New Delhi, 8 July-2014,R Jagannathan (FP):The Congress party’s hypocritical belligerence over the inflationary legacy it has left behind and its sense of entitlement over the post of leader of opposition (LoP) should serve as a warning sign of things to come for Prime Minister Narendra Modi. He is going to get more opposition, not less, even if he were to give the Congress the position it did not earn.
Prime Minister Narendra Modi.Photo: Reuters
In fact, Modi can learn from his own party’s behaviour after 2004, when it thought it was robbed of victory by cruel fate. Parties that are unable to accept defeat gracefully will be obstructionist and irresponsible. Unlike the BJP in 2004, the Congress has not just been defeated but humiliated by the verdict of 2014.
The Gandhi family believes it is born to rule and its hubris will prevent decent behaviour in parliament or outside. This is why even when it was clear it would lose in May 2014, it planted so many ticking bombs in the economy that its successor would rue his victory. The Gandhi family’s attitude has thus been: “If we can’t rule, we will ensure someone else can’t either.”
This is the situation that confronts Modi as he faces his first parliamentary test this month and the next. If he has read the tea leaves correctly, he has to realise that he has no option but to fight on, to move forward with reforms, make the necessary political changes and opt for a tough budget. Retreat is not an option for him. In the next three days, we will know what he has chosen as the railway and union budgets are unveiled.
In war as in peace, you have to take the fight to the enemy camp.
With the enemies about to gang up (Lalu and Nitish are already talking alliance), Modi needs to be clear that he has to play the game differently: he has to strengthen his alliances, divide his opposition, push reforms quickly, and not delay tough decisions. It is tempting to believe that after this year’s round of assembly elections – in Delhi, J&K, Haryana and Maharashtra – he can move faster on his agenda. But this is an illusion. This is exactly what the UPA thought. It kept postponing tough decisions till it became too late.
In India, the election timetable will always come up against the economic timetable and recent history teaches us that if you keep delaying the inevitable in the hope of a more favourable political window of opportunity, you may simply miss the bus. Modi has to confront his party’s political fears head on and be decisive.
It is worth discussing the political and economic calculations one can make to arrive at the above conclusions.

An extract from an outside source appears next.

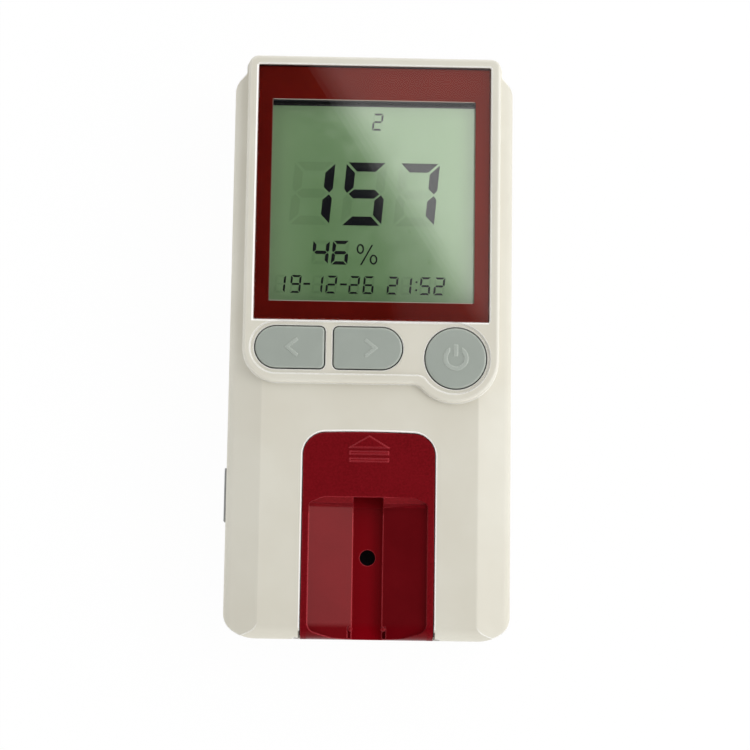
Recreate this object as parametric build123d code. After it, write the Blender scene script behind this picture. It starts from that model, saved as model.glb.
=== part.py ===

Let’s assume Modi wants to go slow on reforms till around November-December, when the assembly elections are out of the way. Will this help? Without reforms, inflation is not going to get cured, especially if we are headed for a partial drought and an Iraq oil crisis; the stock markets will be disappointed, and raising money from disinvestment will be difficult when that is the only avenue left for revenues. Not only that, politically, every ally and party worker will have come to the conclusion that Modi can be forced to back off and retreat, and the anti-reformers will gain traction and political clout.
During the elections, the BJP’s rivals will be tom-tomming the fact that he did little, and inflation is still the same, growth is not reviving, and even the markets are turning tail. Modi would then look like a normal politician doing the normal about-turns.
In the best-case scenario, the BJP may will all assembly elections. This would be a clear gain – if it can be ensured. But can the BJP really expect to win Delhi all that easily, when it has no leader worth the name and the Aam Aadmi Party is correcting its past mistakes? What if there is another stalemate?
In the worst case scenario, the BJP will win Maharashtra and Haryana, and not win Delhi and J&K. Will this politically strengthen or weaken Modi, especially if there is no win in Delhi – so close to the seat of power? And what about his reputation of being a decisive leader who takes risks? Will that be in tatters or will some of it survive?
Did Modi get elected to plod along, or take the tough calls?
Now, let us examine the other side of the equation – if Modi takes the risks and all the right tough decisions before the elections. Subsidies are cut, energy is deregulated, all of which results in a short-term inflation spike and growth taper. The latter is the inevitable immediate consequence of reform.
In this event, Modi has a story to tell the electorate. ‘I had to fix the damage done by the past, and so I ask you to grin and bear it this time. I promise things will get better in 12-18 months. I seek your vote to complete the process of change. Don’t vote the guys who messed up and now promise the moon. It was their mistakes that got us here.’
He may or may not win all his assembly elections, but his reputation will be intact, if not enhanced. Despite some popular grumbling, people will know he has done things that were inevitable – and he did not flinch.
A year down the line, these decisions will start bearing fruit. He can legitimately claim credit for them. The markets will boom, business will be happy.
A leader has to lead. Compromise and fudge are for lesser make-do managers, not can-do leaders. Modi has to move forward, not sideways or backward.